Duty is the guiding principle for Christian behaviour in society. We may exercise, and do all we can do protect, such rights as we enjoy in a democratic society. But ultimately they are vulnerable and frail things. They are a poor and unreliable guide to what I should do and what I should insist on. They change with the cultures and mores of a given age. They reflect the culture and the more influenced by Christianity a culture is, the more rights a Christian will have. But if we keep our eye on ‘rights’ we shall be led astray. We shall reflect our culture rather than reflecting God. My duty to God, however, does not change. Difficult decisions will be made as to how to exercise it in a given situation but duty, not rights, remains the surest guide to ethical living.
The spirituality of duty
Duty is summed up in love to God and my neighbour.
Duty is the source of pure motivation – that God commands it. To do something because it is commanded is the purest love to God. Never dream that to do something other than our duty, to act from something called ‘freedom’ as if we could by so doing offer God more than he requires, is ever more than a vain conceit.
Failure in duty (and only failure in duty) requires forgiveness.
Duty is what Christ came to do.
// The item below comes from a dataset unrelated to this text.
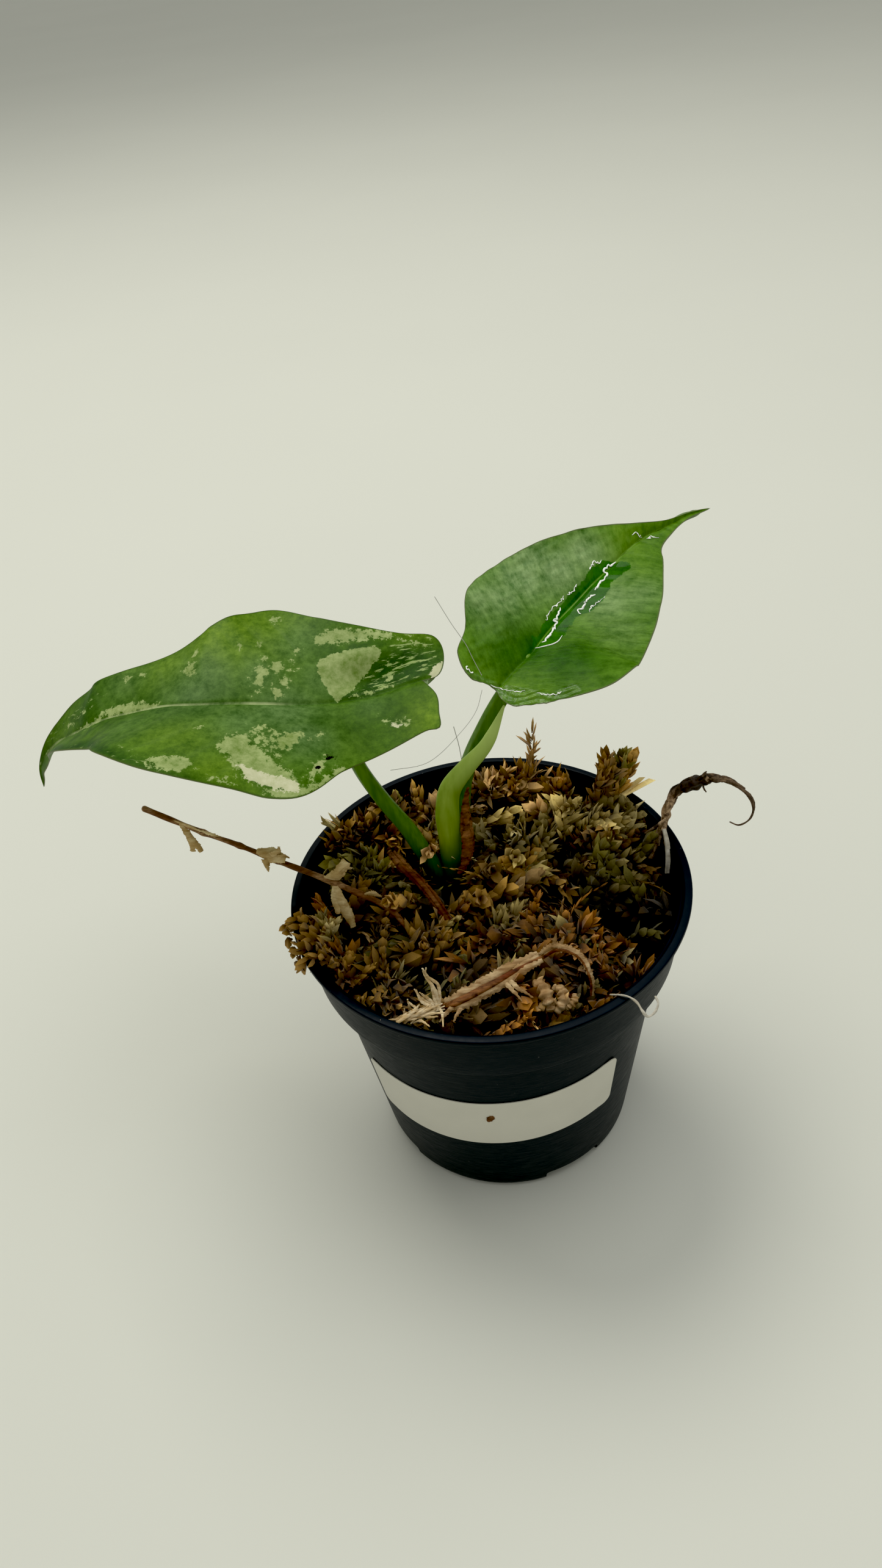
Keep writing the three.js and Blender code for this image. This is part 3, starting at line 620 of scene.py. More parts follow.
# %% [markdown]
# Side veins leave the midrib at a steep angle and curve forward to the margin, and in the basal
# lobes they fan out from the joint. One number that grows from vein to vein is enough to draw
# them: its whole values are the veins. Between them the blade puffs up a little.

# %% Side veins and the blade's fine relief
VEIN_SLOPE = 0.5  # mm forward for each mm that a vein runs out from the midrib
LOBE_VEINS = 0.25  # how strong the veins of a basal lobe are beside the others
RIB_WIDTH, RIB_DEPTH = 0.8, 0.35  # mm


def vein_number(along, across, spacing):
    reach = np.abs(across)
    forward = along - VEIN_SLOPE * reach - 0.006 * reach**2
    turned = np.arctan2(reach, along) - math.atan2(1, VEIN_SLOPE)
    backward = -np.maximum(turned, 0) * 15
    number = np.where(forward > 0, forward, np.where(turned > 0, backward, forward)) / spacing
    return number + np.where(across > 0, 0.0, 0.4)


def ridges(number):
    """1 on a vein, falling to 0 halfway to the next."""
    off = np.abs((number + 0.5) % 1 - 0.5) * 2
    return np.exp(-((off / 0.16) ** 2))


def swell(along, across, size, seed):
    """Gentle rises and falls of a few mm, as crossed waves with random headings."""
    draw = np.random.default_rng(seed)
    total = np.zeros_like(along)
    for _ in range(7):
        heading, phase = draw.uniform(0, 2 * np.pi, 2)
        wave = 2 * np.pi / (size * draw.uniform(0.7, 1.5))
        total += np.sin(wave * (along * math.cos(heading) + across * math.sin(heading)) + phase)
    return total / 7


def inside_by(points, polygon):
    """How far points lie inside a polygon, in mm, and less than zero outside."""
    a = np.asarray(polygon, float)
    b = np.roll(a, -1, axis=0)
    edge = b - a
    rel = points[:, None] - a[None]
    t = np.clip((rel * edge).sum(2) / (edge**2).sum(1), 0, 1)
    gap = np.linalg.norm(rel - t[..., None] * edge, axis=2).min(1)
    crosses = (a[:, 1] > points[:, None, 1]) != (b[:, 1] > points[:, None, 1])
    with np.errstate(divide="ignore", invalid="ignore"):
        at = a[:, 0] + (points[:, None, 1] - a[:, 1]) * edge[:, 0] / edge[:, 1]
    odd = (crosses & (points[:, None, 0] < at)).sum(1) % 2 == 1
    return np.where(odd, gap, -gap)


def fan_blade(name, leaf, spokes, rings, spacing, vein_depth, puff, seed, extra=None):
    """A blade as a fan of spokes and rings round its joint, with veins every spacing mm pressed
    in by vein_depth mm, and soft swells of puff mm. Its flat places are given back with it."""
    outline = outline_of(leaf, spokes)
    flat = {}

    def shape(u, v):
        spoke = np.rint(u * spokes).astype(int) % spokes
        share = v**0.85
        edge = outline[spoke]
        along, across = edge[:, 0] * share, edge[:, 1] * share
        number = vein_number(along, across, spacing)
        inward = np.clip((1 - share) * 6, 0, 1) * np.clip(share * 2.5 - 0.5, 0, 1)
        inward *= np.where(along > VEIN_SLOPE * np.abs(across), 1, LOBE_VEINS)
        vein = ridges(number) * inward
        rib = np.exp(-((across / RIB_WIDTH) ** 2)) * np.clip((100 - along) / 40, 0, 1)
        lift = puff * swell(along, across, 14, seed) * np.clip(share * 3, 0, 1)
        quilt = 0.6 * np.sin(np.pi * (number % 1)) ** 2 - 1
        lift += vein_depth * quilt * inward - RIB_DEPTH * rib
        if extra:
            lift += extra(along, across, share)
        flat.update(along=along, across=across, share=share, vein=vein, rib=rib)
        return bent_over_midrib(leaf, along, across, lift)

    piece = bent_grid(name, spokes, rings, shape)
    note(piece, "along", flat["along"])
    note(piece, "across", flat["across"])
    note(piece, "vein", flat["vein"])
    note(piece, "rimward", flat["share"])
    return piece, np.column_stack([flat["along"], flat["across"]]), flat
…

He delighted in doing his Father’s will (Jn. 4:34; Heb. 10:7 [Ps. 40:8]). That was why he came (Jn. 17:4). The psalmist (who ultimately is Christ) delighted in doing the will of God (Ps. 119:14-16). Shall we do more than Christ? He was the most free of men – no-one could even take his life from him (Jn. 10:17,18) – yet how did he use his authority and his freedom? In obeying his Father – in doing his duty.
To be able to say ‘ we have only done our duty’ is no little thing. It is what the only Son, and the humblest and greatest of all Servants, did. We can never do more than our duty. We cannot even do our duty. All that we do is our duty, but we never do all that is our duty. Only Christ has done that; it is his righteousness, his freely accepted duty done for us, that is ours by grace and is our hope in the judgement. We are unworthy servants; he alone was worthy.